## PROVIDED DATA

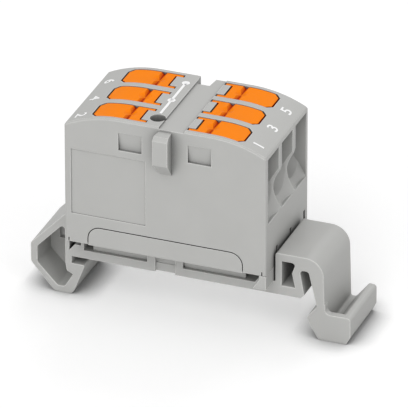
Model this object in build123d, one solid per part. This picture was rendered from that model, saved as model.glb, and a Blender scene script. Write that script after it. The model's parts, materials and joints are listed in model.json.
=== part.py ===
from build123d import *
import math
import os

# A push-in power distribution block for six conductors, on a foot that clips onto
# a 35 mm mounting rail. Sizes are millimetres. X runs across the rail, Y along it
# and Z up. The origin is the middle of the foot's face that sits on the rail.
# Distances called across are measured from the block's middle towards its ends.

# How far cutting shapes reach past a face, and joined shapes into each other
overcut = 1.0
overlap = 0.2

# Mounting rail that the foot is made for
rail_width = 35.0
rail_sheet = 1.0
rail_play = 0.1

# Outside of the terminal block
block_length = 28.7
block_height = 19.55
block_floor = 3.95
crown_flat = 13.0
crown_drop = 1.93
corner_round = 0.3
rim_bevel = 0.2
side_wall = 0.72

# Rows of terminals, one on each side
row_count = 3
row_pitch = 5.2

# Conductor entry
conductor_radius = 1.6
mouth_width = 4.16
mouth_rim = 0.45
mouth_drop = 3.2
mouth_knee = 2.9
mouth_lean = 0.9
pocket_depth = 3.0
funnel_radius = 3.8
funnel_throat = 2.4
funnel_depth = 1.17
end_wall_thickness = 0.9
sill_thickness = 0.95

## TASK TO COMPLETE
Reproduce the complete data exactly as presented above.

## SOLVED EXERCISE
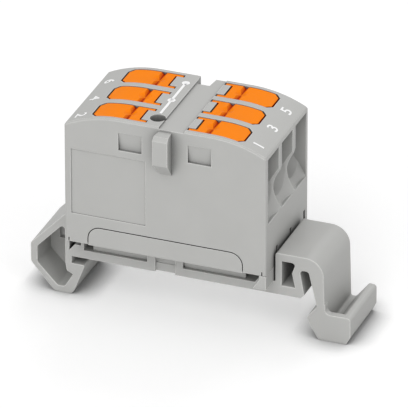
Model this object in build123d, one solid per part. This picture was rendered from that model, saved as model.glb, and a Blender scene script. Write that script after it. The model's parts, materials and joints are listed in model.json.
=== part.py ===
from build123d import *
import math
import os

# A push-in power distribution block for six conductors, on a foot that clips onto
# a 35 mm mounting rail. Sizes are millimetres. X runs across the rail, Y along it
# and Z up. The origin is the middle of the foot's face that sits on the rail.
# Distances called across are measured from the block's middle towards its ends.

# How far cutting shapes reach past a face, and joined shapes into each other
overcut = 1.0
overlap = 0.2

# Mounting rail that the foot is made for
rail_width = 35.0
rail_sheet = 1.0
rail_play = 0.1

# Outside of the terminal block
block_length = 28.7
block_height = 19.55
block_floor = 3.95
crown_flat = 13.0
crown_drop = 1.93
corner_round = 0.3
rim_bevel = 0.2
side_wall = 0.72

# Rows of terminals, one on each side
row_count = 3
row_pitch = 5.2

# Conductor entry
conductor_radius = 1.6
mouth_width = 4.16
mouth_rim = 0.45
mouth_drop = 3.2
mouth_knee = 2.9
mouth_lean = 0.9
pocket_depth = 3.0
funnel_radius = 3.8
funnel_throat = 2.4
funnel_depth = 1.17
end_wall_thickness = 0.9
sill_thickness = 0.95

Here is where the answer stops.